League 1 should be a much more even competition in 2019 with the departure of both York and Bradford into the Championship. Hemel Stags have also dropped out of the competition, leaving just 11 teams.

Williams’ knowledge of elite systems and tactics, after his time in Melbourne, should serve the Raiders in good stead. But he is not making any big claims.

“I’ve signed here for three years and I’m not trying to fix things overnight,” Williams says.

“I definitely want to look at mid to long-term goals with the club and the pathways are something I’ve enjoyed setting up at every club I’ve been to. I’d like to think I’ve left every club I’ve been to in a better place than when I got there, so that’s definitely the goal here.

“There’s probably a lot of people who would say the only way is up for the club… I think I can make a difference.”

West Wales have had a nomadic existence since they started life as South Wales Scorpions in 2009. They moved from home ground to home ground and were rebranded as South Wales Ironmen for the 2017 season. Then Andrew Thorne, the owner of amateur side West Wales Raiders, took over the club and rebranded it to its current moniker.

After surviving the catastrophic 2018 campaign, there is hope that 2019 will be better. Williams has set about changing the culture, focusing on developing local players and building pathways with local universities and community clubs.

It’s an approach that shows the Aussie is there for the long haul.

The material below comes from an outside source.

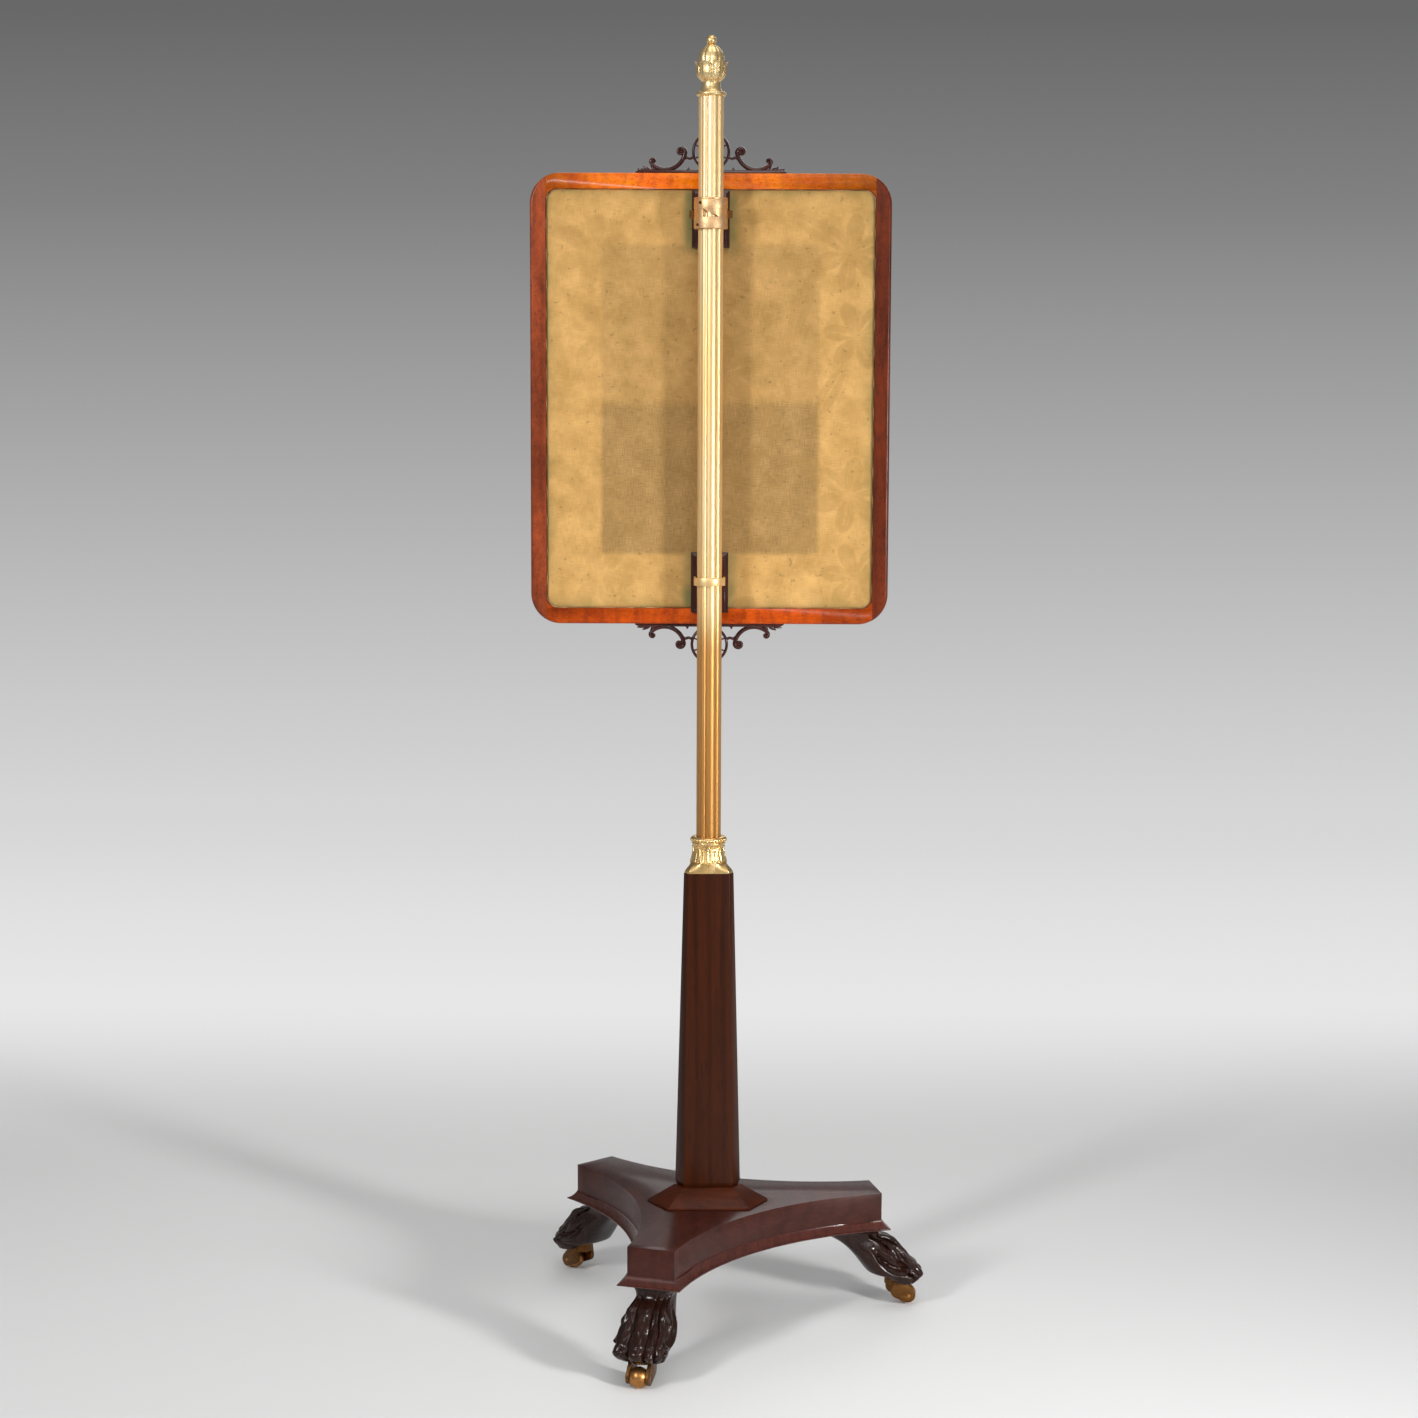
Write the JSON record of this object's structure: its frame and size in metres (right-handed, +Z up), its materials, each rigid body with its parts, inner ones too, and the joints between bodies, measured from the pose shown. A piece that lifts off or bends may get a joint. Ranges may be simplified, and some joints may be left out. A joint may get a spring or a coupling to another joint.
{
  "type": "fire screen",
  "caption": "Pole fire screen: a veneered banner sliding on a reeded brass pole, over a six-sided column and a three-armed plinth on paw feet with castors.",
  "frame": {"origin": "floor, under the middle of the overall box; the pole's axis stands 25.6 mm towards -X and 23.6 mm towards +Y", "axes": "+Z up along the pole, +X to the right and +Y towards the banner's front, seen from the banner's back"},
  "size_m": [0.4552, 0.4502, 1.4501],
  "materials": {
    "wood_dark": "gloss",
    "wood_veneer": "gloss",
    "wood_pine": "matte",
    "brass": "satin",
    "brass_dark": "satin",
    "steel": "satin",
    "linen": "matte",
    "textile": "matte"
  },
  "bodies": {
    "stand": {"platform": "wood_dark", "platform_moulding": "wood_dark", "column_skirt": "wood_dark", "column": "wood_dark", "pole_socket": "brass", "foot_front_left": "wood_dark", "foot_back_left": "wood_dark", "foot_right": "wood_dark", "foot_dowels": "wood_pine", "castor_plate_front_left": "brass_dark", "castor_plate_back_left": "brass_dark", "castor_plate_right": "brass_dark", "castor_screws": "brass_dark"},
    "pole_assembly": {"pole": "brass", "pole_spigot": "wood_pine", "finial_plug": "wood_pine", "finial_collar": "brass", "finial_cup": "brass", "finial_bud": "brass"},
    "banner": {"top_rail": "wood_veneer", "bottom_rail": "wood_veneer", "left_stile": "wood_dark", "right_stile": "wood_dark", "strainer_top": "wood_pine", "strainer_bottom": "wood_pine", "strainer_left": "wood_pine", "strainer_right": "wood_pine", "back_lining": "linen", "front_panel": "textile", "panel_pins": "steel", "crest_top": "wood_dark", "crest_bottom": "wood_dark", "crest_dowels": "wood_pine", "upper_block": "wood_dark", "lower_block": "wood_dark", "block_screws": "steel", "slide_sleeve": "brass", "sleeve_rivets": "brass_dark", "guide_band": "brass"},
    "grip": {"grip_spring": "brass"},
    "horn_front_left": {"castor_horn_front_left": "brass_dark", "castor_axle_front_left": "brass"},
    "roller_front_left": {"castor_roller_front_left": "brass"},
    "horn_back_left": {"castor_horn_back_left": "brass_dark", "castor_axle_back_left": "brass"},
    "roller_back_left": {"castor_roller_back_left": "brass"},
    "horn_right": {"castor_horn_right": "brass_dark", "castor_axle_right": "brass"},
    "roller_right": {"castor_roller_right": "brass"}
  },
  "joints": [
    {"name": "pole_turn", "type": "hinge", "parent": "stand", "child": "pole_assembly", "pos_m": [-0.0256, 0.0236, 0.5122], "axis": [0, 0, 1], "continuous": true},
    {"name": "banner_lift", "type": "slide", "parent": "pole_assembly", "child": "banner", "axis": [0, 0, 1], "range_m": [-0.25, 0.098]},
    {"name": "grip_release", "type": "slide", "parent": "banner", "child": "grip", "axis": [0, 1, 0], "range_m": [0, 0.0012], "stiffness_N_per_m": 4000, "springref_m": -0.001},
    {"name": "swivel_front_left", "type": "hinge", "parent": "stand", "child": "horn_front_left", "pos_m": [-0.09394, -0.19182, 0.0289], "axis": [0, 0, 1], "continuous": true},
    {"name": "roll_front_left", "type": "hinge", "parent": "horn_front_left", "child": "roller_front_left", "pos_m": [-0.09802, -0.20469, 0.0115], "axis": [0.9532, -0.3024, 0], "continuous": true},
    {"name": "swivel_back_left", "type": "hinge", "parent": "stand", "child": "horn_back_left", "pos_m": [-0.17799, 0.19049, 0.0289], "axis": [0, 0, 1], "continuous": true},
    {"name": "roll_back_left", "type": "hinge", "parent": "horn_back_left", "child": "roller_back_left", "pos_m": [-0.1871, 0.20046, 0.0115], "axis": [-0.7385, -0.6743, 0], "continuous": true},
    {"name": "swivel_right", "type": "hinge", "parent": "stand", "child": "horn_right", "pos_m": [0.19513, 0.07213, 0.0289], "axis": [0, 0, 1], "continuous": true},
    {"name": "roll_right", "type": "hinge", "parent": "horn_right", "child": "roller_right", "pos_m": [0.20831, 0.07503, 0.0115], "axis": [-0.2147, 0.9767, 0], "continuous": true}
  ]
}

If anyone can improve the Raiders on and off the field, it’s Kim Williams.

“I think the future’s quite rosy down there,” he says.

“We’ve just got to build on the momentum we’ve created in pre-season. Results on the field will help that but it’s not the be-all and end-all for us, we’re just putting things in place that will sustain for us the future.

“Not just sustain, but to improve in the future. There’s potential for it to be a really strong club and definitely fill a void in the Welsh rugby league system.”